I have had always a very sensual, sensory, unstable and involving relationship to the way things sound—from as early as I can remember. My aversions are very strong, to certain sounds—at times, debilitating. My attractions as well.
I became aware of this first as a problem—growing up and learning to play the piano, and finding that I did not have a stable impression of how things sounded from one day to the next— and had to learn to appreciate this aspect of myself once I began thinking about composing and improvising, in my early 20s, I guess. I also have a quite strong, persistent kind of inner auditory register of experience in my daily life that sometimes makes people think am very distracted, but I’m just like that.
I think we don’t remember the part of our lives where most of the formational events take place, but, against the advice of some of my teachers, I have learned to channel this tendency toward an I think productive kind of interest in instability and risk in my work.
For most artists, originality is preceded by a phase of learning and, often, emulating others. What was this like for you: How would you describe your own development as an artist and the transition towards your own voice?
I think my transition into making work— from just enjoying or fucking around with scores, with instruments, with other musicians, with various histories— had to do with beginning to take the more difficult and problematic aspects of myself more seriously. I was really turned off by the genius and masterpiece model of music — the obsessive fandom over “great” artists, cults of authenticity, even the conventional idea of interpretation, which was dependent on a hierarchical labor divisions inside most of the social formations in music that I encountered. I discovered the idea of process, the idea of the problem itself—that a work could be made out of a problem— in other spaces, like dance and visual art.
One early influence was Pina Bausch— I saw the film Chantal Akerman made about her (Un jour Pina a demandé, 1983), where she seems to unpack not just dance itself but the meaning of the stage, virtuosity, the composer-performer relationship, the meanings inherent in bodies themselves. I was really affected by this, maybe around age 20. In general, I found influences outside of music more palatable— music as I encountered it as a young person was an insurmountable mountain of male supremacy— whereas art was full of complicated people who were making art out of their own failures, their distress and confusion, especially in the 90s.

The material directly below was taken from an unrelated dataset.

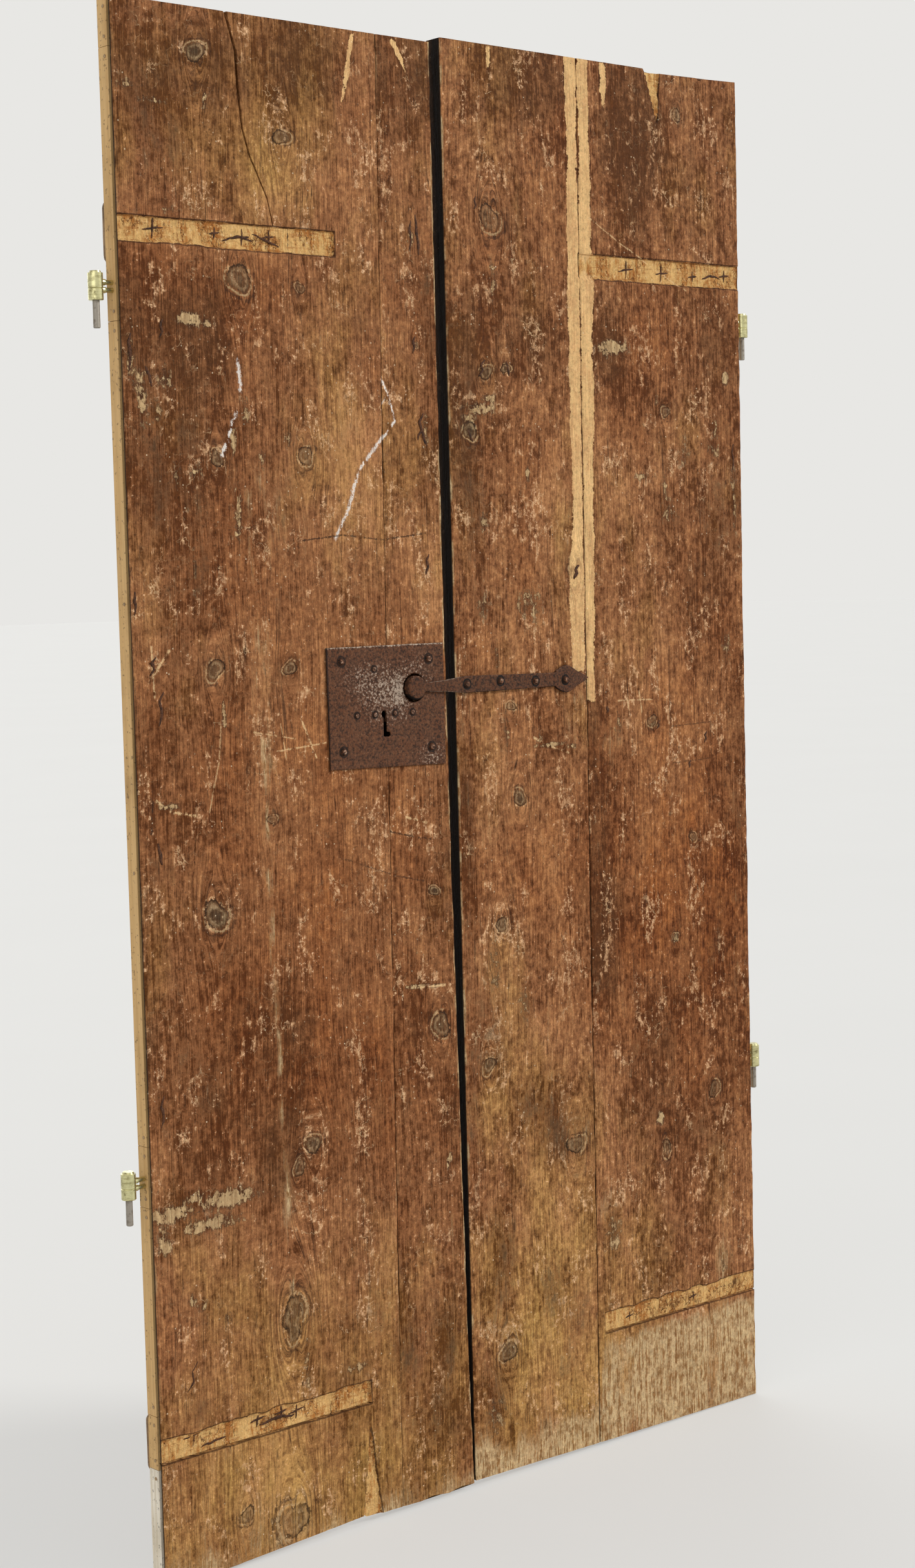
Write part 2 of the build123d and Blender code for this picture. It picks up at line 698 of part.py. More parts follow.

How do you feel your sense of identity influences your creativity?
I think that would depend on what is meant by identity. As a person in a body in a time and place embedded in many social and economic and political networks, I see myself as utterly contingent on all of them for meaning and being.
As a woman, I have a sense of my being— my body, my voice— that has been essentially written out of history, that I would like to recuperate and, if such a thing is possible, formalize or articulate in my work as men have done for centuries.
Then again, as a US American, I have a probably insurmountable sense of entitlement to self-realization or self-actualization that I probably will be trying to undo for my lifetime.
[“We’ll start a fire,” installation view, Kunsthaus Baselland. Image by Gina Folly]
What were your main creative challenges in the beginning and how have they changed over time?
Same as everybody: I didn’t know what I wanted to make. I had the curious experience that one of my earliest pieces really took off: the sheer frost orchestra, which was never intended to really even be a work (it was a performance for 17 women on electric guitar during my last year of art school). It was an experiment, a manifesto. But it was received in such a way that, without it being loved—in fact, it was a lightning rod for really pointed, sometimes mean criticism— it was repeatedly programmed, enough to get me on the map, I guess.
Now that my work has consolidated around certain practices and materials, the challenges are quite different. I can love the journey more now, I think— I do really love what I am doing, with sound installation, composition and sculpture. I really only work with musicians I adore. I’m in a space where I can pose the questions I want to pose, interject my voice and my queries into spaces and listen back when something comes back. I can do a certain amount of speculative work. I’m more comfortable with unanswered questions.
As creative goals and technical abilities change, so does the need for different tools of expression, be it instruments, software tools or recording equipment. Can you describe this path for you, starting from your first studio/first instrument? What motivated some of the choices you made in terms of instruments/tools/equipment over the years?
I trained as a classical pianist through my high school years so I had certain expectations even after I left that behind: I wanted to use my hands, I wanted something that could still be a daily practice, I was really adept at reading scores and enjoyed that. I made the transition to turntablism partly because I could keep some of these aspects going, but also because it was completely strange and liberating and was a pathway toward a world of experimental music that was new to me. Nineties hip hop, which I loved, was really important too, as a totally galvanizing soundworld and also as a pathway backwards into musical praxis I needed to know better: jazz and improvisation, political music, even the idea of listening to the lyrics, which believe it or not, I had mostly ignored til then.
Have there been technologies or instruments which have profoundly changed or even questioned the way you make music?
All of them. At the moment, I’m very into networks of microphones. I’m making objects in steel and other materials that are essentially networks of amplification, highly volatile and a bit unpredictable. I use shotgun mics because they can be so specific about the direction and shape of their sensitivity.
I have an exhibition up at the Kunsthaus Baselland right now that just opened— it's up through September 26, 2021— that is a kind of recursive network of amplified sounds, circulating and feeding back via microphone-bearing sculptures and related objects and images. The sounds themselves are almost all short, complex composites of vocal sound (my own) and blurts of synthetic noise. I used a Moog for most of it. The intent is both abstract and, I think, highly subjective, something about the sound of a kind of machinic reproduction of my voice in public space.